A custom home can be beautiful and still lose players if it forces them to learn new habits without giving a clear payoff. Edgeville wins because it requires almost no onboarding.
It is not just a map choice. It is a familiarity strategy.
Why servers still choose Edgeville even when it is not ideal
Edgeville is not perfect for every server type.
Skilling-heavy servers might prefer a more peaceful central hub.
PvM-first servers might want a home closer to boss portals.
Social sandbox servers might want a larger custom plaza.
Yet Edgeville keeps winning because it is the safest choice when you do not want your home area to become a project on its own. Many owners would rather spend time on content, economy, and stability instead of designing a hub from scratch.

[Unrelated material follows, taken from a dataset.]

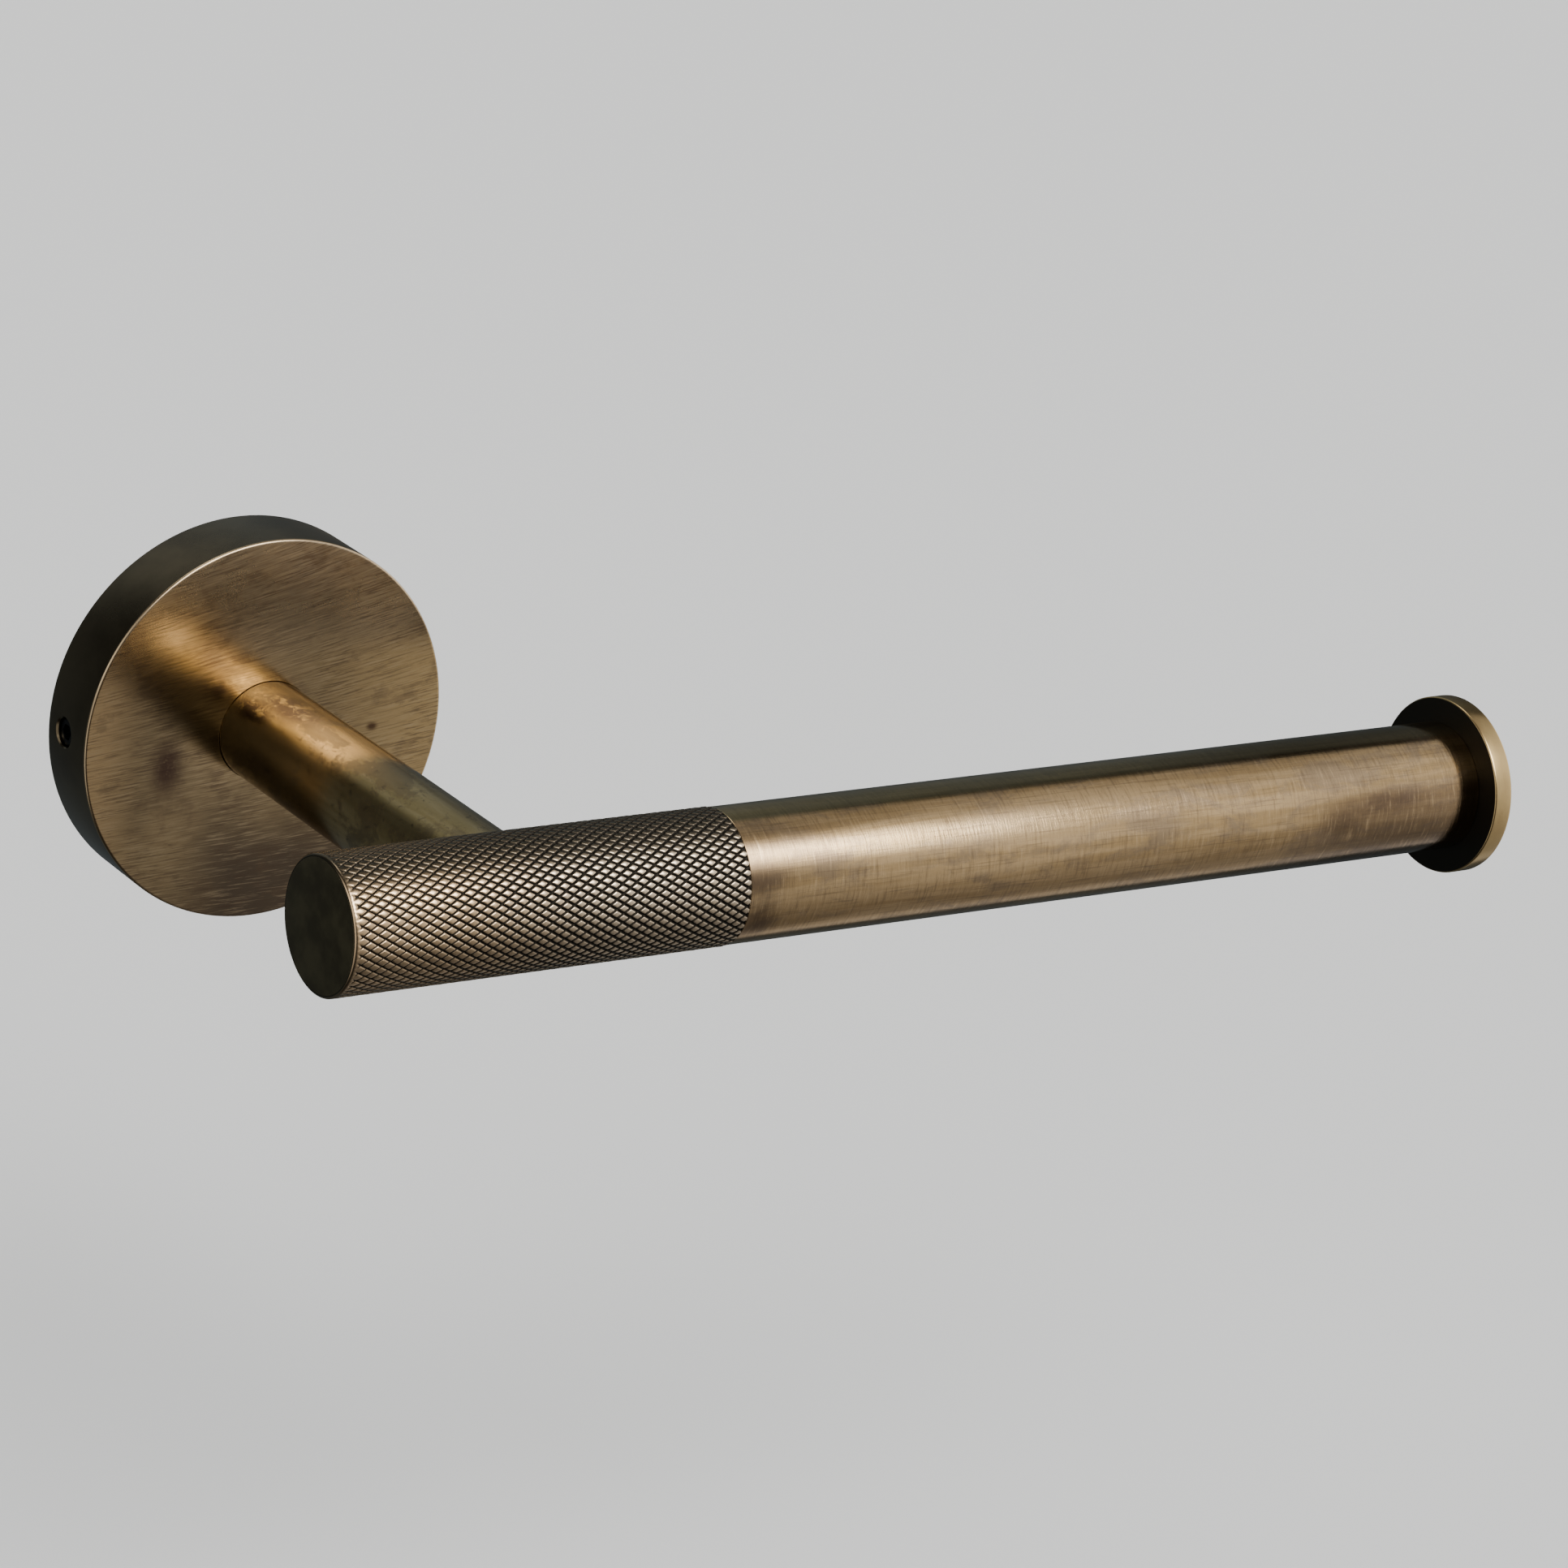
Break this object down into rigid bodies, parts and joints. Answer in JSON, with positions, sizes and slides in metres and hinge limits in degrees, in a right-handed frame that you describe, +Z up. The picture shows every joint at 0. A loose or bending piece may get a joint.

Edgeville is the default because it is predictable, and predictability is valuable in an ecosystem where most projects do not survive long.
What Edgeville signals about a server before you even play it
Players read home choices as signals.
If a server uses Edgeville, many players assume:
The server is tradition-aligned.
PvP might matter.
The economy is likely trade-heavy.
The server is built on familiar foundations.
Those assumptions can be right or wrong, but they influence behavior. A home area shapes what people expect, and expectations shape how they judge everything.
This is why some modern servers deliberately move away from Edgeville. They want to break the automatic assumptions and rebuild identity around a different hub.
But for most servers, the benefit of instant familiarity outweighs the cost of being predictable.
Edgeville became the default because it solves the retention math
Edgeville does three things extremely well:
It reduces confusion.
It increases social density.
It creates fast routes to meaningful gameplay.
That combination is basically retention math. Players stay when the world feels usable, alive, and immediate.
Edgeville delivers that with minimal effort, minimal risk, and maximum familiarity. That is why it remains the most common choice of home in RSPS, even after years of custom maps, new frameworks, and changing player culture.